Sin embargo, si ofrecemos a nuestros hijos un modelo de coherencia (donde cumplo lo que digo), de confianza (nunca miento), de honestidad (conmigo mismo, con él y con los demás) y de integridad (lo que hago, digo y siento están alineados), entonces la autoridad llega sola. No la autoridad impuesta, sino la percibida: creerán en nosotros, nuestra opinión será tenida en cuenta, podremos influir y convencer. Sin imponer.
Habrá quien quiera hacer una lectura plana de este planteamiento y aduzca que no se puede convivir sin normas. Esa no es la idea: en un sistema familiar donde se van a sentar las bases de los primeros y más determinantes aprendizajes, hay normas. Pero son para todos, todos deberán respetarlas de igual manera.
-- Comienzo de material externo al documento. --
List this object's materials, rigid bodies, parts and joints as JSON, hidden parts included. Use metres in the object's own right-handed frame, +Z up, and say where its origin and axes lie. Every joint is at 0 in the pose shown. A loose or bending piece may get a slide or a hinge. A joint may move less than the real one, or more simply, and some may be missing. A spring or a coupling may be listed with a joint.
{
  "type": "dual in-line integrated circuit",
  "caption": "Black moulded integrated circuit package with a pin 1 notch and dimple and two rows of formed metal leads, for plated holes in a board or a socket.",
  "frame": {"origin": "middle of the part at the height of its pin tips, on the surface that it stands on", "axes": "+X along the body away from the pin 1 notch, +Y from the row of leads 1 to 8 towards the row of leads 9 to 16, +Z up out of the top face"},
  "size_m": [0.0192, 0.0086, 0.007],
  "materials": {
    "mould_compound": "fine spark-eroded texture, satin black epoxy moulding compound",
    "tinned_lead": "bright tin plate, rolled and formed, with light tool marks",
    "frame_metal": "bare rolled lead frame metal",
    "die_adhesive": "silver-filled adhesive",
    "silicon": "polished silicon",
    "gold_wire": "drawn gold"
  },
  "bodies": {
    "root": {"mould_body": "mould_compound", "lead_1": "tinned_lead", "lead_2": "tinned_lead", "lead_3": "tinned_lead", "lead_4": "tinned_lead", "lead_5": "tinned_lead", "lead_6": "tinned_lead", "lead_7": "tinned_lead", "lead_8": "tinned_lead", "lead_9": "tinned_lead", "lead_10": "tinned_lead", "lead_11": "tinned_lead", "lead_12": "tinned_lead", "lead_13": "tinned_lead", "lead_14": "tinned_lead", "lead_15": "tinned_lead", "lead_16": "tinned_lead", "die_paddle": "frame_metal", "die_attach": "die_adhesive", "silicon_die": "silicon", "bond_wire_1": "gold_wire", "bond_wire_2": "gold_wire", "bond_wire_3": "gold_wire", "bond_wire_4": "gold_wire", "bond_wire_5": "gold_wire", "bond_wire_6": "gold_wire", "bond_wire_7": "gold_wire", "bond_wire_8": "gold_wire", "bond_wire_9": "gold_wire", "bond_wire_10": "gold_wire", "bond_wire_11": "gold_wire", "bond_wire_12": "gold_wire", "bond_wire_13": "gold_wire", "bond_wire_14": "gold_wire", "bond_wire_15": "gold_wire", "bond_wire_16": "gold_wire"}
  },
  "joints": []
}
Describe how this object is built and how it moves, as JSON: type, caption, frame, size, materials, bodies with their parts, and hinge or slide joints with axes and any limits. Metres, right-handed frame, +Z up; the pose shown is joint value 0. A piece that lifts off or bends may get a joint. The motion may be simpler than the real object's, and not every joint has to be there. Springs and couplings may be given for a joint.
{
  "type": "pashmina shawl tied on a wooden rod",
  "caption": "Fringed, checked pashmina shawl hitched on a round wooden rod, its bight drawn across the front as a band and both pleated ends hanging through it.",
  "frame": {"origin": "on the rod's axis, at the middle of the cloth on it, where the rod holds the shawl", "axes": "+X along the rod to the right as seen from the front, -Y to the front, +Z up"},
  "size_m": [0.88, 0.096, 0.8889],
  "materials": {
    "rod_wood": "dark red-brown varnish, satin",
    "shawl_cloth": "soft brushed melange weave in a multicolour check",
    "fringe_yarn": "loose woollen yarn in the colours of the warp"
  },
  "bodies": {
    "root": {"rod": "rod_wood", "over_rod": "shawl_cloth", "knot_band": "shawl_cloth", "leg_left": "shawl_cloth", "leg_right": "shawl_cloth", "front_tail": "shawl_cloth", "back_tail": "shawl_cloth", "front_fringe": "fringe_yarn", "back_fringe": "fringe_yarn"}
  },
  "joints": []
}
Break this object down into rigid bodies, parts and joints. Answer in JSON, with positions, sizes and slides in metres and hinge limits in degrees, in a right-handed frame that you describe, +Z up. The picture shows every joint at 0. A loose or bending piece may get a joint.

Si necesitamos crear nuevas fórmulas para el manejo de los conflictos, lo haremos de forma consensuada, buscando aquella con la que todos se sientan cómodos y partícipes. Los hijos no son los subalternos que vienen a un sistema ya estructurado y deben amoldarse a él.

Son parte en igualdad de derechos y de obligaciones de un sistema que se construye día a día en función de las necesidades que el propio desarrollo va generando. Esta forma de vivir, de educar, de amar, va modelando herramientas tan imprescindibles como el sentido de la autocompetencia, la creatividad, la responsabilidad, la empatía, el compromiso, la resolución de problemas, la pertenencia a un grupo, la comunicación: son raíces y a la vez son alas.